Quão comum é você comentar com quem está do seu lado sobre algo que aprendeu, leu ou viu? E quantas vezes você fazer isso quando não está no escritório? Esse compartilhamento costuma ser mais comum com quem está perto ou menos ao redor da máquina de café.
A integração também é um grande problema. Vemos os posts no LinkedIn daquela mochila maravilhosa, cheia de gadgets e presentes. Mas a integração é muito mais do que isso. Trabalhar em equipe não é só somar trabalho. Um mais um deve ser três. E trabalhar em equipe é aprender a trabalhar com o outro. Como consequência dos outros pontos já discutidos (socialização, comunicação, etc.), aprender a trabalhar com o outro é muito mais difícil remotamente.
Conclusão
Depois de defender tanto o trabalho in loco, você deve achar que eu sou totalmente contra home office, certo? Errado!

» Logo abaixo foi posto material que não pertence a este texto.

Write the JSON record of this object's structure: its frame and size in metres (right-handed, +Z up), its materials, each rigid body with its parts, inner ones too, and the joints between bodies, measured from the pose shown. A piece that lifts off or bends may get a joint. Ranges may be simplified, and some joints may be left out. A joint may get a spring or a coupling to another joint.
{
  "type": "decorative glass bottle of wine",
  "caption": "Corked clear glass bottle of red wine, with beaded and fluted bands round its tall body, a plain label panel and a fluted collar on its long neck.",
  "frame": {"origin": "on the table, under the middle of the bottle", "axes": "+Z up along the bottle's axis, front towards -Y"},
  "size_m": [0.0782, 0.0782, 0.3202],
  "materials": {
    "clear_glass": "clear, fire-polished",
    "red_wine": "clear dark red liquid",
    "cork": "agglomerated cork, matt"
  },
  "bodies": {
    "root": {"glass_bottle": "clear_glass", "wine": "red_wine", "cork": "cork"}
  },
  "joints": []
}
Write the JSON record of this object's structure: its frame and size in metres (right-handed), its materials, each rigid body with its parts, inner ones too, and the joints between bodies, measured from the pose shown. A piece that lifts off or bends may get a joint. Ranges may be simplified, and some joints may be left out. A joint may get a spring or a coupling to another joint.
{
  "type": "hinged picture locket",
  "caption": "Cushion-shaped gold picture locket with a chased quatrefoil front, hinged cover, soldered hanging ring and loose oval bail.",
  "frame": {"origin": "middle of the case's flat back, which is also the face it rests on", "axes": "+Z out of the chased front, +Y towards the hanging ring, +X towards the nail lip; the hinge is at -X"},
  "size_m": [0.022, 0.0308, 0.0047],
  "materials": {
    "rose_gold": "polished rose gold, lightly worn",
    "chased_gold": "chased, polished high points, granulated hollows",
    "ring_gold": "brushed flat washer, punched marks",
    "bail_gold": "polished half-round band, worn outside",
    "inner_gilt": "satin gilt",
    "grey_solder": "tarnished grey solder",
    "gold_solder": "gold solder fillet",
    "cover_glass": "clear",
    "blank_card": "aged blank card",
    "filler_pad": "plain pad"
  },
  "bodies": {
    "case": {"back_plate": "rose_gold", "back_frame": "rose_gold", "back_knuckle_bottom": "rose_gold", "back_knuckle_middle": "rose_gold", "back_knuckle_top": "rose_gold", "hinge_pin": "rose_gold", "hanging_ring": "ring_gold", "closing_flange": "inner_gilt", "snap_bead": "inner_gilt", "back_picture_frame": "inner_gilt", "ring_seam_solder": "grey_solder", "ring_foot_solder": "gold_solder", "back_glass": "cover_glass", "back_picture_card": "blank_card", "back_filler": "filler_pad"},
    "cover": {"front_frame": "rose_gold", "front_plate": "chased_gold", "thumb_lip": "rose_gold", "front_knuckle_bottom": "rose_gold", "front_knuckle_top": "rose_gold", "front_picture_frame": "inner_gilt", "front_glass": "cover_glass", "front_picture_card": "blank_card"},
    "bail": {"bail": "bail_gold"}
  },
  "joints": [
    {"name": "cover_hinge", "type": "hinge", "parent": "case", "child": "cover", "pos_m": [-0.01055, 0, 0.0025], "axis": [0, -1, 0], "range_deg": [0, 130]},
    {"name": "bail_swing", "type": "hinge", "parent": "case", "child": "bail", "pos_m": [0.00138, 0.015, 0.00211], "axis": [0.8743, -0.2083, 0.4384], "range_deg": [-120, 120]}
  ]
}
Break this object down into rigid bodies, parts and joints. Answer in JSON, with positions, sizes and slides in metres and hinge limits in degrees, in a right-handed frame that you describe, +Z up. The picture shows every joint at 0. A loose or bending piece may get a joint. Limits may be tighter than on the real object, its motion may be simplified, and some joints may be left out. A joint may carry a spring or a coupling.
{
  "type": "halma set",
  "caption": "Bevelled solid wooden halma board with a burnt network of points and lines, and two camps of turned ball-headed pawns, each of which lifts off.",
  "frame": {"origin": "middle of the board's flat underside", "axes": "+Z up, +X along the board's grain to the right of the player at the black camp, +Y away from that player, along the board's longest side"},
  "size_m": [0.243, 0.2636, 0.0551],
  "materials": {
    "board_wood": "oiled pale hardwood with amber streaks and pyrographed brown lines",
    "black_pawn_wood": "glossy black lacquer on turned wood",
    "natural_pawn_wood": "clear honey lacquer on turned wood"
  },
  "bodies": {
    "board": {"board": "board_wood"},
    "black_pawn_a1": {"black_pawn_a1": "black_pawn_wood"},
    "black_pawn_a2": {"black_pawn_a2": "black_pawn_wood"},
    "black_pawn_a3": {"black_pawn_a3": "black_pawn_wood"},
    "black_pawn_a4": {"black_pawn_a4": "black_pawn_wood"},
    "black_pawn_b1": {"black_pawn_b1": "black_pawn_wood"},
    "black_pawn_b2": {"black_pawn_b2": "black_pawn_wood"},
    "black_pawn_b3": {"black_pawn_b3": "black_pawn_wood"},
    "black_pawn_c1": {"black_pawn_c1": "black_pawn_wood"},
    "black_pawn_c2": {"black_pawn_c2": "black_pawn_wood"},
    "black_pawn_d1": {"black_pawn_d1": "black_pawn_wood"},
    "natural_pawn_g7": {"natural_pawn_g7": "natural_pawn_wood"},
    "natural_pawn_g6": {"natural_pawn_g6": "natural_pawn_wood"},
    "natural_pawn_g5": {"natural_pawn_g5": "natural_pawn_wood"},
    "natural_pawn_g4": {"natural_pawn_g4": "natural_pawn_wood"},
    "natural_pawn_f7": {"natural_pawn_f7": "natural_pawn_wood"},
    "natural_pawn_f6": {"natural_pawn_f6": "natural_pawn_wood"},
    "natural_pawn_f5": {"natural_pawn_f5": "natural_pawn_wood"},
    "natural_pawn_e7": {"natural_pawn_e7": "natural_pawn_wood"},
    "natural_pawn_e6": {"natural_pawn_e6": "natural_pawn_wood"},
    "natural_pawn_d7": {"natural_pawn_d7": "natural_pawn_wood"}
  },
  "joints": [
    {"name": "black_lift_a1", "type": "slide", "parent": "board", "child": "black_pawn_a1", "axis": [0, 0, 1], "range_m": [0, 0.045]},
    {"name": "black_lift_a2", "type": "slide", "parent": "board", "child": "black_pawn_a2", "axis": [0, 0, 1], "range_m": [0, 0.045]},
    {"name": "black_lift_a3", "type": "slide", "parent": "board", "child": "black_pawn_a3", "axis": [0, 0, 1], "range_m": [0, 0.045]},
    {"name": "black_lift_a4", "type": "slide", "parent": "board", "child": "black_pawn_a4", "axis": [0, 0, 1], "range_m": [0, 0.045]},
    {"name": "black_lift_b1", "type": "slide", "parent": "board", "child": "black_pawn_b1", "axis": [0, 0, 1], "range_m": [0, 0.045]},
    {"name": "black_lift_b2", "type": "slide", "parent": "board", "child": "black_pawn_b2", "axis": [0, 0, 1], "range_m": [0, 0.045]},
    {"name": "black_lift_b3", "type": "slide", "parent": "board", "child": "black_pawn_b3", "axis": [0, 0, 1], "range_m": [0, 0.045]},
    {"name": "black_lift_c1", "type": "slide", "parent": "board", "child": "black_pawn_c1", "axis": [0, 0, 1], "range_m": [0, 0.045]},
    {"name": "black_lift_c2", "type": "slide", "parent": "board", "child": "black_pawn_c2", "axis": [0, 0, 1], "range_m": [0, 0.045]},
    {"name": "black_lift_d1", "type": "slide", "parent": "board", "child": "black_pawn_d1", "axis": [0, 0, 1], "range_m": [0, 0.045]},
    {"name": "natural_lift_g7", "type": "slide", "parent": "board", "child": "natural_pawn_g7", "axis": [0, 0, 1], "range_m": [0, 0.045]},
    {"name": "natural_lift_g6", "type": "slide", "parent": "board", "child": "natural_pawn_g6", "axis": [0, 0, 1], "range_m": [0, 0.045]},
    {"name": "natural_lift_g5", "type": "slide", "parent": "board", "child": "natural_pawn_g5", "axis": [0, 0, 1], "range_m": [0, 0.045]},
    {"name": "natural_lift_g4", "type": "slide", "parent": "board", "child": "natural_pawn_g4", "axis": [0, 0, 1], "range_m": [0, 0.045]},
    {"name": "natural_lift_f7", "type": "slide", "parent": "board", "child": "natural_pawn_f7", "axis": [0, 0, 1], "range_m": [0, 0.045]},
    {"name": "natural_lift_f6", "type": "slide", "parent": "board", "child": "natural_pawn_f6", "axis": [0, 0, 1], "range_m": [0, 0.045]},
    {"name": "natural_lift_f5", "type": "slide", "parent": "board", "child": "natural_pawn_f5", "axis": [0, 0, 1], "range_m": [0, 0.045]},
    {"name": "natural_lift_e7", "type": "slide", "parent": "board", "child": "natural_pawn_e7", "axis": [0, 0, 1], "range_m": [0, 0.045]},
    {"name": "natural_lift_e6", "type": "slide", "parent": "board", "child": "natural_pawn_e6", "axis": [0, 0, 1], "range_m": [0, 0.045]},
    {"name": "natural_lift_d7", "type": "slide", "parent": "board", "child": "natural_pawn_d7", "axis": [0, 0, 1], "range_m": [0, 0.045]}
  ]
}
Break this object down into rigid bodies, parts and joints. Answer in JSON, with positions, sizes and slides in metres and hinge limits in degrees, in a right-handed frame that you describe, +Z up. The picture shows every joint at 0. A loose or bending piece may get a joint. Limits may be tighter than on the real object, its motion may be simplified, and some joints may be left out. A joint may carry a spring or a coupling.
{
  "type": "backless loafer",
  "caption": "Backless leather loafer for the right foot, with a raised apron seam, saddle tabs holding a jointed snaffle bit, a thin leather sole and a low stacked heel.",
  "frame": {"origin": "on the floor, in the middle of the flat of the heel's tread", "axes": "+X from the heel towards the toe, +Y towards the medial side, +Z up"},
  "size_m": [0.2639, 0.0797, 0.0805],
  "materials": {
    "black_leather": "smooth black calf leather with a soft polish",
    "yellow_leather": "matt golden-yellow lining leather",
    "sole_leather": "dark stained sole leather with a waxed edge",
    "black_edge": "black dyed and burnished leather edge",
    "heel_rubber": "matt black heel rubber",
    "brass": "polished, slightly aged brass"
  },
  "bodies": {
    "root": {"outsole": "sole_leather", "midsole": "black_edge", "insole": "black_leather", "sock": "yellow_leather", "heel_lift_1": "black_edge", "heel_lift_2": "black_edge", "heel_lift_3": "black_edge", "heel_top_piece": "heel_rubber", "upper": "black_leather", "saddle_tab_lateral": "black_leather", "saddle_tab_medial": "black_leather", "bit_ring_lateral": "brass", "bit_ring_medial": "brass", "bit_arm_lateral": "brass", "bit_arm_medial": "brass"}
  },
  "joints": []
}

Home office é uma ferramenta, e como todas as outras, deve ser usado no lugar certo, na hora certa, pela pessoa certa.
Trabalhar remoto depende muito de organização pessoal e da equipe. Pode trazer resultados muito bons para determinados tipos de trabalho e em fases específicas. Acredito que o equilíbrio e a moderação são os pontos chave para conseguir colher o melhor dos dois mundos.
Home office não é para todo mundo, não é para sempre e não é a solução. Não existe bala de prata. É importante que todos estejam de acordo com a dinâmica e que tenha regras e parâmetros a serem seguidos, impedindo que a solução não vire problema.
Vá ao escritório para fazer atividades mais corriqueiras, reuniões e especialmente tomadas de decisão. Fique em casa para fazer trabalhos criativos e específicos. Encontre o seu ponto ótimo e siga em frente. A resposta vai ser diferente para cada um.